> Data shown
.....

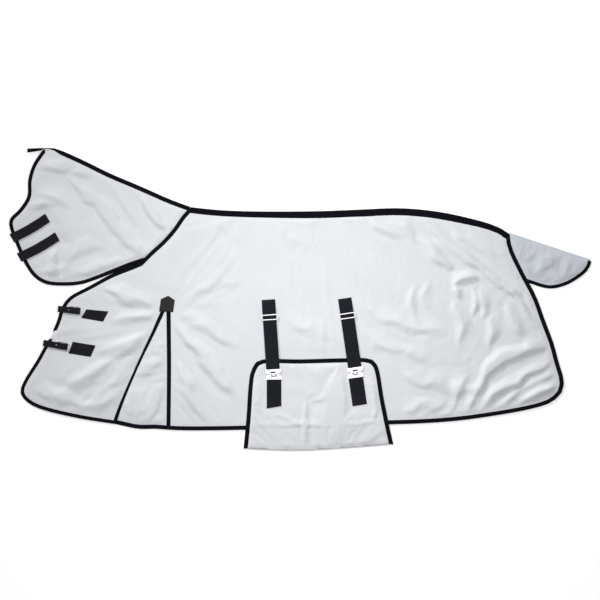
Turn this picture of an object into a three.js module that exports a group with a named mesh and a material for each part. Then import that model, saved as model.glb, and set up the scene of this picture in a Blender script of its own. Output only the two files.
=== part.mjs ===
// A combo fly sheet for a horse: body sheet, attached neck cover, tail flap and belly flap.
// It lies flat, folded in half along the spine with the near (left) side up.
// Millimetres. +X runs from the head to the tail, +Y from the belly to the spine, +Z is up.
// The origin is the middle of the footprint, on the surface that the sheet lies on.

import * as THREE from 'three';

// Driving dimensions
const CLOTH = 2;                  // thickness of one layer of cloth
const SEAM_GAP = 0.3;             // gap between pieces that are sewn edge to edge
const LAYER_GAP = 0.3;            // gap between layers that lie on each other
const BINDING_RISE = 0.4;         // how far a binding stands above its cloth
const GROUND_CLEARANCE = 0.3;     // the lowest bindings stay this far off the ground
const HEM_BINDING = 14;           // visible width of the bound hems
const EDGE_BINDING = 12;          // width of the binding on the thinner edges
const SPINE_BAND = 21;            // width of the doubled tape along the spine
const TAPE = 1.2;                 // thickness of light tape and gussets
const SURCINGLE_WIDTH = 50;       // belly strap webbing
const SURCINGLE_THICKNESS = 2;
const CHEST_STRAP_WIDTH = 23;
const NECK_STRAP_WIDTH = 35;
const STRAP_THICKNESS = 1.5;
const PLATE = 1.6;                // pressed steel of the hooks and catches
const SLIT_TOP_EDGE = 1;          // turned edge at the top of the chest slit
const FOLD_EDGE = 2;              // rounding of the belly flap's lower fold

// Heights of the layers, from the ground up
const OFF_BOTTOM = 0;
const OFF_TOP = OFF_BOTTOM + CLOTH;
const OFF_BOUND_BOTTOM = OFF_BOTTOM + GROUND_CLEARANCE;
const OFF_GUSSET = OFF_TOP + LAYER_GAP;
const NEAR_GUSSET = OFF_GUSSET + TAPE + LAYER_GAP;
const NEAR_BOTTOM = NEAR_GUSSET + TAPE + LAYER_GAP;
const NEAR_TOP = NEAR_BOTTOM + CLOTH;
const NEAR_BOUND_TOP = NEAR_TOP + BINDING_RISE;
const FLAP_BOTTOM = NEAR_BOUND_TOP + LAYER_GAP;
const FLAP_TOP = FLAP_BOTTOM + CLOTH;
const FLAP_BOUND_TOP = FLAP_TOP + BINDING_RISE;
const STRAP_BOTTOM = FLAP_BOUND_TOP + LAYER_GAP;
const STRAP_TOP = STRAP_BOTTOM + SURCINGLE_THICKNESS;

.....

> Requirements
Only a number is wanted: how many lines of the data above contain "with"?

> Problem solution
2